7662. jexster - 8/31/2008 12:32:30 AM Lotus EliseSC - The Green Roadcar
7663. concerned - 9/4/2008 11:45:12 PM Experts offer scaled-back sea level rise forecast
"If you look at the actual mechanics of how glaciers work, there doesn't seem to be a realistic way that we know about to get more than about 2 meters of sea level rise in the next century," Tad Pfeffer of the University of Colorado's Institute of Arctic and Alpine Research, whose study was published in the journal Science, said in a telephone interview.
Well, isn't this special? In 1980, the nutjobs were saying that the Antarctic ice cap would be totally melted by 2030. Just a couple years ago Al Gore promised 20 feet by 2100AD (Good thing I didn't waste my time or money on his garbage movie). And now....
I predict that I will ultimately be proved right with my 6-9" forecast that I've been making for the last 20 years.
Btw, AC, peak oil is being projected for some time after 2015 AD now. How ya wanna pay up?
7664. TheWizardOfWhimsy - 9/9/2008 1:34:06 AM Oil spills are never worth risking the loss of "Underwater Astonishments" . . .
7665. wabbit - 9/9/2008 1:46:18 AM Gotta love the squids and octopuses. Or are they Octopi? Either way, lots of interesting stuff at the TED conference, for those who might be interested. 7666. jexster - 9/10/2008 3:40:43 PM What Is Woodward's 'Secret Weapon' in Iraq? 7667. alistairconnor - 9/10/2008 3:54:26 PM Btw, AC, peak oil is being projected for some time after 2015 AD now. How ya wanna pay up?
Got a link with that?
My guess is that the people who are predicting "some time after 2015" are the same ones who were predicting "in thirty years or so", a year ago. 7668. alistairconnor - 9/10/2008 4:01:18 PM I want to get my daughter one of these
an electric Solex.
Most of you have never heard of the original (a motorized bicycle from medieval France). Mago, on the other hand, probably remembers how to have sex on a Solex. In motion.
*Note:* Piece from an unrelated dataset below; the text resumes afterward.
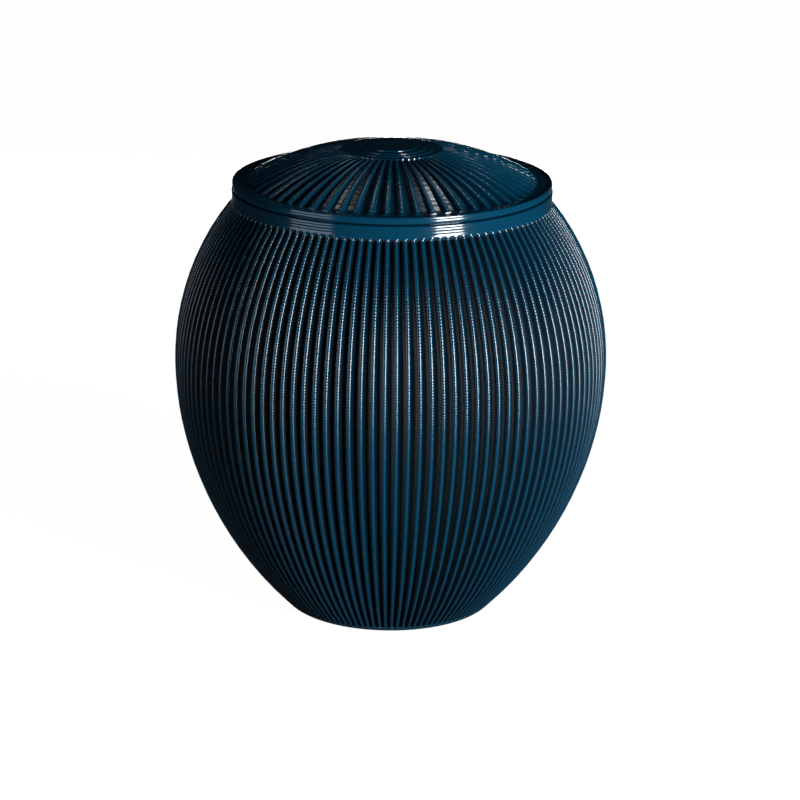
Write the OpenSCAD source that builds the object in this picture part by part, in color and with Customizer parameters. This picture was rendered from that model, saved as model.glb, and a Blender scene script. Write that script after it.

(Not that I would want her to give my daughter any ideas) 7669. jexster - 9/10/2008 4:35:10 PM I bet the French teach toddlers about the Joys of Sex
Fucking animals 7670. alistairconnor - 9/10/2008 4:39:41 PM Experts offer scaled-back sea level rise forecast
What's astonishing is that the media have got this backwards. The IPCC report predicted 18 to 59 centimeters by 2100. These people from the University of Colorado predict between 80 and 200 centimeters, i.e. roughly four times as much.
This study is the highest informed estimate ever published, and sets Con up to lose his bet. 7671. magoseph - 9/10/2008 4:41:27 PM I remember the Vespa, this one:
I never did any fooling in France--now here, that's another story.
7672. thoughtful - 9/12/2008 4:49:13 PM AC we call them mopeds here and my cousin had one...was riding along when the front wheel got stuck in a grate on the side of the road and he went right over the top...suffered brain damage. Be sure she wears a brain bucket (helmet).